The biggest disappointment of the entire single player campaign is the very short runtime, however. On Normal mode you’ll likely see the roll of the credits at around 6-7 hours. Whether you’re planning on spending most of your time in multiplayer or not, the short campaign is just not good enough to carry this title. I like my shooters, but I’m so sick and tired of being able to finish the single player campaign in one weekend! I’m still a single player person at heart and really like to play the campaign before moving on to the multiplayer. I know this is the trend today with these high profile releases, but I’d still like to see the same amount of time spent on the multiplayer spent on the single player campaign.
Getting to the multiplayer, it appears to work well and is much more enjoyable than the campaign. It’s obvious that Danger Close spent the majority of their time, effort and resources on the multiplayer and thankfully, it doesn’t let us down. The best part of the multiplayer is undoubtedly the Fire Team mode. It basically combines cooperative elements with standard competitive combat, in which players will be joined at the start of a match to form what is called a Fire Team. When a member of your team dies, he will respawn near the other, they can refill each other’s ammo supply and most interesting of all, you have a vested interest in the welfare of your teammate. In a great way of encouraging teamwork, the better you work together, the more points and bonuses you earn. You literally earn what your partner earns and it’s really one of the better ways I’ve seen recently of encouraging teamwork in what typically is a chaotic, online mess in the multiplayer world.
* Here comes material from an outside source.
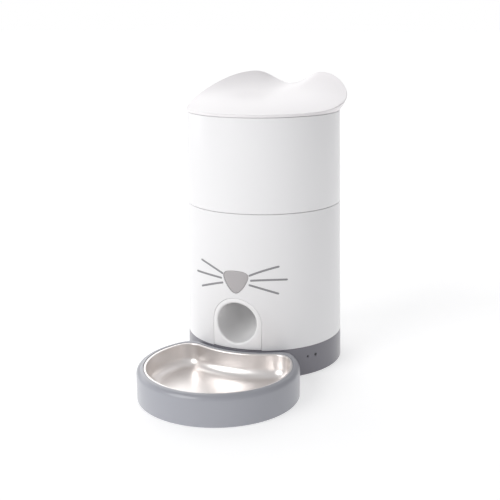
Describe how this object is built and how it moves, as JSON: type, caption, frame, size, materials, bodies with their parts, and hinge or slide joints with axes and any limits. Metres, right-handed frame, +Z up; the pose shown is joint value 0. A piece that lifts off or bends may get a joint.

Of course, there isn’t much new beside the Fire Team mode, but that’s to be expected for the online portion.
Although the game does many things right with the graphics, audio and multiplayer, it’s to the point that if you’ve played any military shooters in the last few years, you’ve already done every single thing that you’ll encounter in MoH: Warfighter. While the graphics are pretty, the audio is crystal clear and the few new elements they’ve added to the game play are a step forward in the FPS genre, the game just doesn’t take enough steps forward to push it over the edge to be a great game. To be honest, I felt that just not doing enough to add to the game experience, MoH: Warfighter took a few steps back in its fight against its competitive brother, Call of Duty: Black Ops II.
In the end, it’s still a military shooter that resembles just about everything else out in the videogame world where you go to war and shoot guns. Is it worth your hard earned cash? Not at a full $60, it’s not. But, if you can find it at a decent deal during the holidays, you like military shooters and you really enjoy some decent multiplayer, then I’d say go for it. If you don’t fit any of what I just listed, then I’d recommend you steer clear of this military shooter.
A copy of Medal of Honor: Warfighter for Xbox 360 was provided to us for this review by Danger Close Games and EA.